The dynamic changed after he and many neighbors started no-till management in the 1990s, he said. Since then, only the extremely dry 2006 season saw a corn crop failure.
Sieck credits that resilience to minimal soil disturbance and better soil structure that holds moisture until plants need it.
“No-till combined with diversity in rotation are the two biggest tools that decreased our drought risk,” he said.
As a cattle producer, he’s encouraged to have a drought plan in place that tells him when to cull cows if dry conditions are persisting. Sieck thinks farmers need the same sort of plan, but action on it needs to be pre-emptive.
He and the Johnsons have spent decades building resilient soils, but skipping the tillage pass in a dry cycle can have immediate benefits on any field.
“Don’t do anything to promote water evaporation,” advises Anthony Bly, soils field specialist with South Dakota State University Extension.
Where a tilled field might readily absorb water, it does so for only a brief time before silty particles create a hard crust that water can’t penetrate. Leaving the soil undisturbed and adding diversity lets a healthy community of microbes create soil structure that will allow water to infiltrate, which is ultimately what makes soil more resilient.
“The no-till helps. You’re not down in there tearing their house apart,” Sieck said.
Undisturbed soil and residue from the previous crop build organic matter, which is important for water storage, Bly added. On the surface, residue creates a sort of armor that helps reduce evaporation and erosion.
Cover crops can do even more to help. They keep a living root in the soil past harvest time. They feed the microbiome that’s at work underground building healthy soils and add a diversity of rooting patterns, Bly explained. Soybeans have a taproot, corn roots are fibrous, and small grains are fibrous but more distributed. Cover crops fill in a gap there, Bly said.
Sorghum Sudan grass is good summertime cover, according to agronomist Dale Strickler, who works with Green Cover Seed in south-central Nebraska and has written the books “Managing Pasture” and “The Drought-Resilient Farm.”
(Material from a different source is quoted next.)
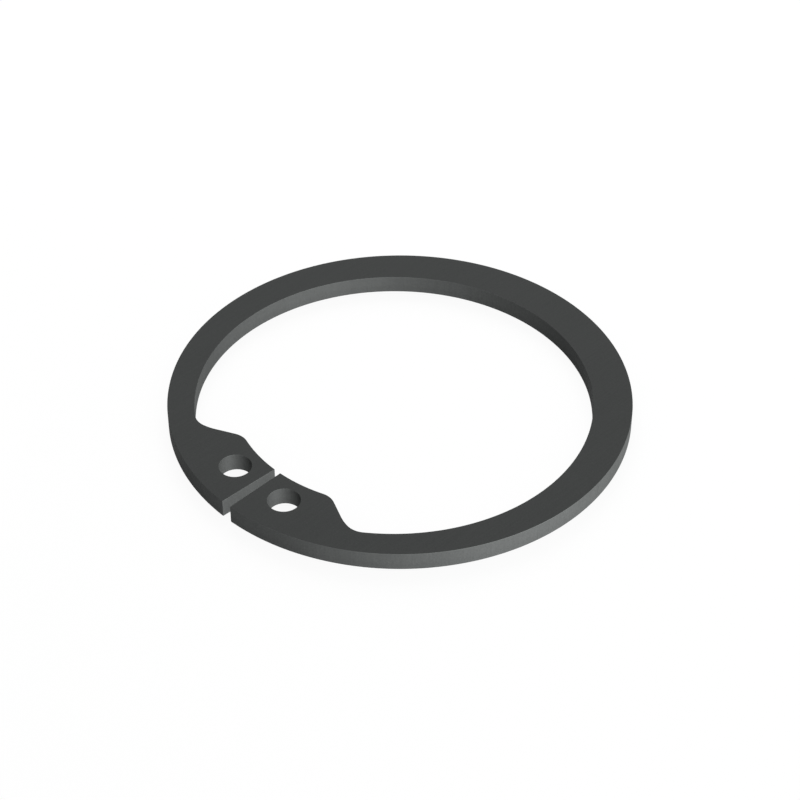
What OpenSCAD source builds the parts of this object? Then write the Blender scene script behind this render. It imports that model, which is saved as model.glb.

“Sorghum Sudan has more biomass above ground and below ground than any other annual crop,” he said, adding that it will generate more pounds of forage than anything else for producers looking to supplement livestock feed.
It’s hard to beat the growth cereal rye and triticale cover crops can put on in the winter months, he said, and they have massive root systems.
Those roots make pathways — macropores — where water can filter through the soil. Pores need to be open to the soil surface to get the benefit of water infiltration, Strickler said. Tillage closes those pores.
He equates it to snorkeling: “There’s a big difference between having your snorkel above or below the surface.”
Last year’s dry conditions kept Bly from planting many cover crops after corn and soybeans on his southeastern South Dakota farm. He didn’t want them using any moisture reserves he’d need for his next cash crop; although, he did plant covers after his wheat and oats were harvested.
Understanding your soils and their water holding capacity is important to planting plans. It’s like managing your bank account, he said.
Cover crops are an investment. Starting out is tough, especially in a dry period, Strickler said, but it pays off in subsequent years with better infiltration, better water holding capacity and less evaporation.
A typical cover crop leaves an average 1.5 inches less moisture at termination, according to several studies, Strickler said.
“It only takes one good rain to replenish that inch and a half,” he said. “The cover crop soil usually catches up very rapidly, and once caught up, you stay ahead.”
Strickler believes farmers can do a better job of using the resources they already have. He recalled driving through southwestern Kansas during the drought year of 2012. He saw a tractor at work feeding hay bales on a buffalo grass pasture that was nothing but dirt. On the other side of the fence was a sprayer knocking out 3-foot pigweeds and crabgrass in the wheat stubble. There were about 3 tons per acre of nutritious feed out there, he estimated, but producers aren’t used to looking at weeds and stubble as potential feed sources.
“Thousands of dollars could be saved by opening a gate,” he said.
Johnson, the farmer from Frankfort, said there are resources for producers looking to learn more about how to improve their operation’s ability to withstand weather extremes. The South Dakota Soil Health Coalition website at www.sdsoilhealthcoalition.org has a Healthy Soils Handbook that serves as a technical resource. You can also connect with experienced producers throughout the state by tapping into the Mentor Network.
“We’ve got lots of resources there so you’re not starting from square one,” Johnson said.